__YOUR INSTRUCTIONS__. Collect each line holding the string "parts".

__INFORMATION SUPPLIED__.
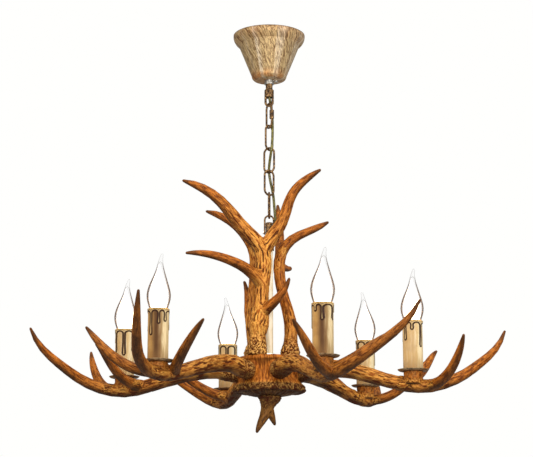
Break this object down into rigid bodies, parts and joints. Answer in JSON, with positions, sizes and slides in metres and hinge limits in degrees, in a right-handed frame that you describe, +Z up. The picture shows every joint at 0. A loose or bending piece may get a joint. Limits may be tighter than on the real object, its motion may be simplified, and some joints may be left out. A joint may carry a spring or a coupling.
{
  "type": "antler chandelier",
  "caption": "Antler chandelier with candle-style lamps on branching arms round a hub, hung by a link chain and cord from a cone-shaped ceiling rose.",
  "frame": {"origin": "middle of the ceiling rose's rim, in the ceiling plane", "axes": "+Z up to the ceiling, -Y towards the front view, +X to the right of it"},
  "size_m": [0.779, 0.6854, 0.6754],
  "materials": {
    "brushed_gold": "pale gold, brushed, lacquered",
    "aged_bronze": "aged bronze",
    "zinc_steel": "zinc plated",
    "bright_steel": "bright",
    "moulding": "moulded, white",
    "cord_sheath": "soft olive sheath",
    "black_rubber": "matt",
    "stem_paint": "cream paint",
    "antler_resin": "cast resin, stained and waxed",
    "pan_metal": "antique bronze, with a rubbed rim",
    "candle_wax": "ivory, with raised drips",
    "bulb_glass": "frosted",
    "cap_metal": "plain"
  },
  "bodies": {
    "ceiling_rose": {"ceiling_bar": "zinc_steel", "nipple": "zinc_steel", "nipple_nuts": "zinc_steel", "canopy": "brushed_gold", "canopy_ring_nut": "aged_bronze", "canopy_stop_screw": "bright_steel", "terminal_block": "moulding", "earth_screw": "zinc_steel", "loop_collar": "aged_bronze", "hanging_loop": "aged_bronze", "power_cord": "cord_sheath"},
    "link_1": {"chain_link_1": "aged_bronze", "link_sleeve": "aged_bronze"},
    "link_2": {"chain_link_2": "aged_bronze"},
    "link_3": {"chain_link_3": "aged_bronze"},
    "link_4": {"chain_link_4": "aged_bronze"},
    "link_5": {"chain_link_5": "aged_bronze"},
    "bail": {"bail": "aged_bronze"},
    "fixture": {"bail_pin": "bright_steel", "stem_head": "aged_bronze", "stem_neck": "aged_bronze", "cord_bush": "black_rubber", "stem_tube": "stem_paint", "stem_nuts": "zinc_steel", "hub_body": "antler_resin", "hub_dish": "antler_resin", "finial": "antler_resin", "upright_antler_front": "antler_resin", "upright_antler_right": "antler_resin", "upright_antler_left": "antler_resin", "upright_bolts": "zinc_steel", "arm_bolts": "zinc_steel", "drip_pans": "pan_metal", "holder_studs": "zinc_steel", "lamp_holders": "moulding", "antler_arm_1": "antler_resin", "antler_arm_2": "antler_resin", "antler_arm_3": "antler_resin", "antler_arm_4": "antler_resin", "antler_arm_5": "antler_resin", "antler_arm_6": "antler_resin", "candle_sleeve_1": "candle_wax", "candle_sleeve_2": "candle_wax", "candle_sleeve_3": "candle_wax", "candle_sleeve_4": "candle_wax", "candle_sleeve_5": "candle_wax", "candle_sleeve_6": "candle_wax"},
    "bulb_1": {"bulb_cap_1": "cap_metal", "bulb_glass_1": "bulb_glass"},
    "bulb_2": {"bulb_cap_2": "cap_metal", "bulb_glass_2": "bulb_glass"},
    "bulb_3": {"bulb_cap_3": "cap_metal", "bulb_glass_3": "bulb_glass"},
    "bulb_4": {"bulb_cap_4": "cap_metal", "bulb_glass_4": "bulb_glass"},
    "bulb_5": {"bulb_cap_5": "cap_metal", "bulb_glass_5": "bulb_glass"},
    "bulb_6": {"bulb_cap_6": "cap_metal", "bulb_glass_6": "bulb_glass"}
  },
  "joints": [
    {"name": "loop_swing", "type": "hinge", "parent": "ceiling_rose", "child": "link_1", "pos_m": [0, 0, -0.12145], "axis": [1, 0, 0], "range_deg": [-15, 15], "deforming": ["power_cord"]},
    {"name": "link_2_swing", "type": "hinge", "parent": "link_1", "child": "link_2", "pos_m": [0, 0, -0.16035], "axis": [0.4695, -0.8829, 0], "range_deg": [-15, 15], "deforming": ["power_cord"]},
    {"name": "link_3_swing", "type": "hinge", "parent": "link_2", "child": "link_3", "pos_m": [0, 0, -0.19925], "axis": [0.6157, 0.788, 0], "range_deg": [-15, 15], "deforming": ["power_cord"]},
    {"name": "link_4_swing", "type": "hinge", "parent": "link_3", "child": "link_4", "pos_m": [0, 0, -0.23815], "axis": [0.8829, -0.4695, 0], "range_deg": [-15, 15], "deforming": ["power_cord"]},
    {"name": "link_5_swing", "type": "hinge", "parent": "link_4", "child": "link_5", "pos_m": [0, 0, -0.27705], "axis": [0.809, 0.5878, 0], "range_deg": [-12, 12], "deforming": ["power_cord"]},
    {"name": "bail_swing", "type": "hinge", "parent": "link_5", "child": "bail", "pos_m": [0, 0, -0.31595], "axis": [0.0698, 0.9976, 0], "range_deg": [-10, 10], "deforming": ["power_cord"]},
    {"name": "pin_swing", "type": "hinge", "parent": "bail", "child": "fixture", "pos_m": [0, 0, -0.3426], "axis": [1, 0, 0], "range_deg": [-8, 8], "deforming": ["power_cord"]},
    {"name": "bulb_1_turn", "type": "hinge", "parent": "fixture", "child": "bulb_1", "pos_m": [-0.1695, -0.17552, -0.5191], "axis": [0, 0, 1], "range_deg": [0, 360]},
    {"name": "bulb_2_turn", "type": "hinge", "parent": "fixture", "child": "bulb_2", "pos_m": [0.07944, -0.23071, -0.5191], "axis": [0, 0, 1], "range_deg": [0, 360]},
    {"name": "bulb_3_turn", "type": "hinge", "parent": "fixture", "child": "bulb_3", "pos_m": [0.22986, -0.05349, -0.5191], "axis": [0, 0, 1], "range_deg": [0, 360]},
    {"name": "bulb_4_turn", "type": "hinge", "parent": "fixture", "child": "bulb_4", "pos_m": [0.16858, 0.1764, -0.5191], "axis": [0, 0, 1], "range_deg": [0, 360]},
    {"name": "bulb_5_turn", "type": "hinge", "parent": "fixture", "child": "bulb_5", "pos_m": [-0.07378, 0.23258, -0.5191], "axis": [0, 0, 1], "range_deg": [0, 360]},
    {"name": "bulb_6_turn", "type": "hinge", "parent": "fixture", "child": "bulb_6", "pos_m": [-0.24022, 0.04279, -0.5191], "axis": [0, 0, 1], "range_deg": [0, 360]}
  ]
}
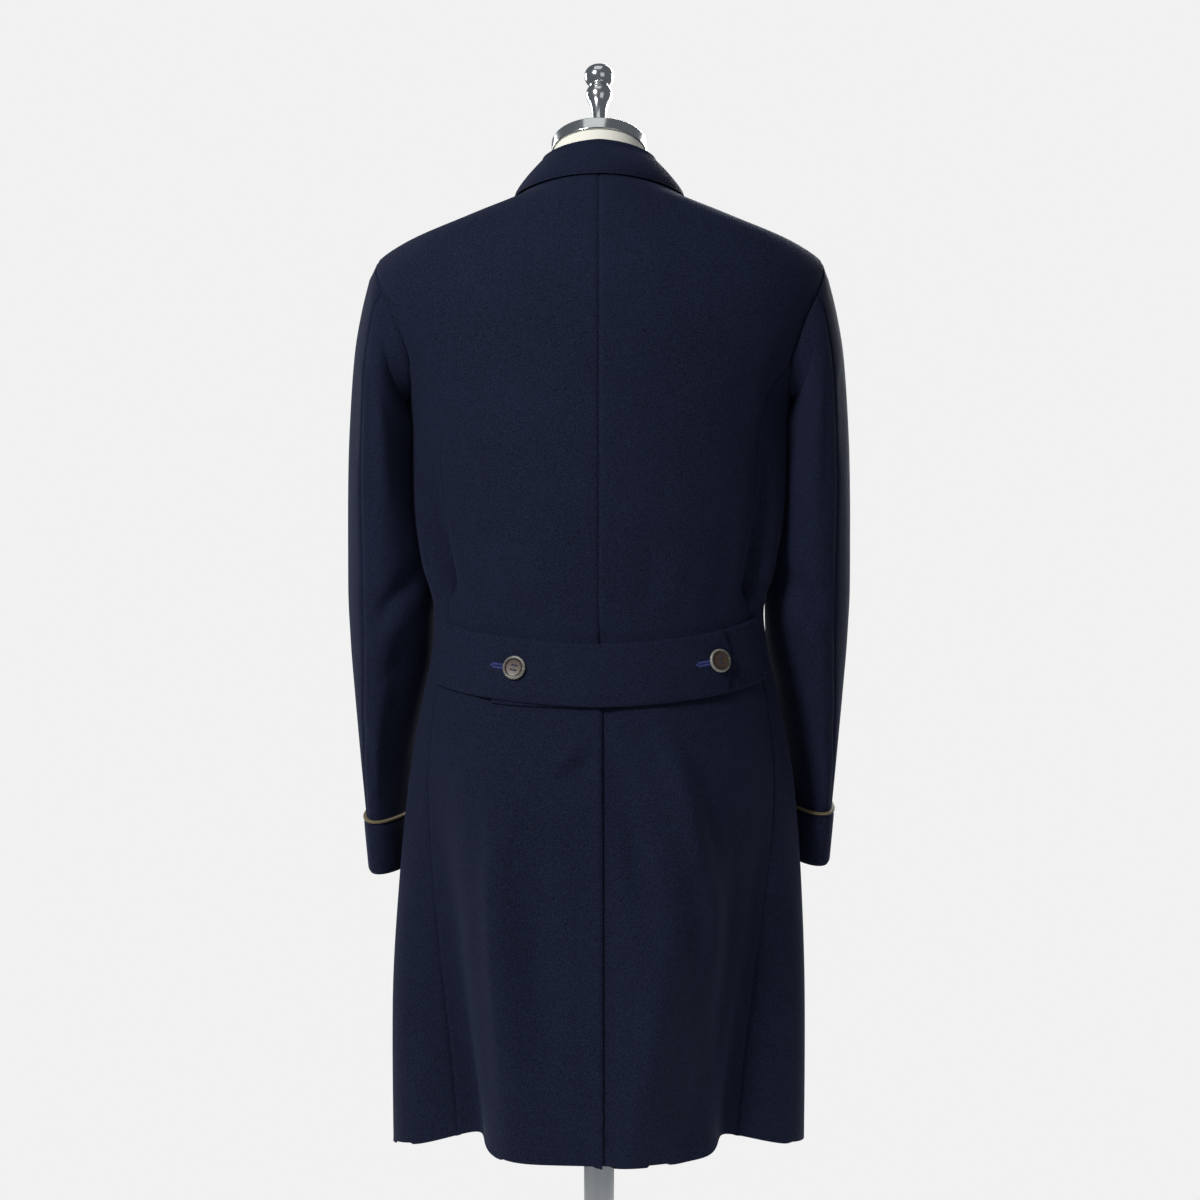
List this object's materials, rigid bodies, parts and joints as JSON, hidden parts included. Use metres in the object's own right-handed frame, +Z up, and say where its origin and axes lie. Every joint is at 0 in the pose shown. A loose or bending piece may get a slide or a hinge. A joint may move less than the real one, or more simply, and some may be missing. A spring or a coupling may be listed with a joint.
{
  "type": "wool overcoat on a tailor's dress form",
  "caption": "navy wool overcoat with a buttoned half belt and a centre back vent, worn by a limbless dress form on a pole and round base",
  "frame": {"origin": "centre of the flat underside of the base, on the pole's axis", "axes": "+Z up, the front of the coat faces -Y, the wearer's left is +X"},
  "size_m": [0.543, 0.3397, 1.5009],
  "materials": {
    "wool": "navy worsted overcoating, fine twill, soft nap",
    "trim": "tan twill edging",
    "horn": "dark brown polished horn",
    "form_cover": "cream cotton jersey stretched over a padded form",
    "chrome": "polished chrome plate",
    "steel": "satin steel"
  },
  "bodies": {
    "root": {"back_left": "wool", "back_right": "wool", "front_left": "wool", "front_right": "wool", "lapel_left": "wool", "lapel_right": "wool", "collar": "wool", "sleeve_upper_left": "wool", "sleeve_under_left": "wool", "sleeve_upper_right": "wool", "sleeve_under_right": "wool", "cuff_left": "wool", "cuff_right": "wool", "belt_over": "wool", "belt_under": "wool", "cuff_trim_left": "trim", "cuff_trim_right": "trim", "belt_button_left": "horn", "belt_button_right": "horn", "front_button_1": "horn", "front_button_2": "horn", "front_button_3": "horn", "form_body": "form_cover", "neck_cap": "chrome", "finial": "chrome", "pole": "steel", "base": "steel"}
  },
  "joints": []
}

__REPLY__.
Break this object down into rigid bodies, parts and joints. Answer in JSON, with positions, sizes and slides in metres and hinge limits in degrees, in a right-handed frame that you describe, +Z up. The picture shows every joint at 0. A loose or bending piece may get a joint. Limits may be tighter than on the real object, its motion may be simplified, and some joints may be left out. A joint may carry a spring or a coupling.
List this object's materials, rigid bodies, parts and joints as JSON, hidden parts included. Use metres in the object's own right-handed frame, +Z up, and say where its origin and axes lie. Every joint is at 0 in the pose shown. A loose or bending piece may get a slide or a hinge. A joint may move less than the real one, or more simply, and some may be missing. A spring or a coupling may be listed with a joint.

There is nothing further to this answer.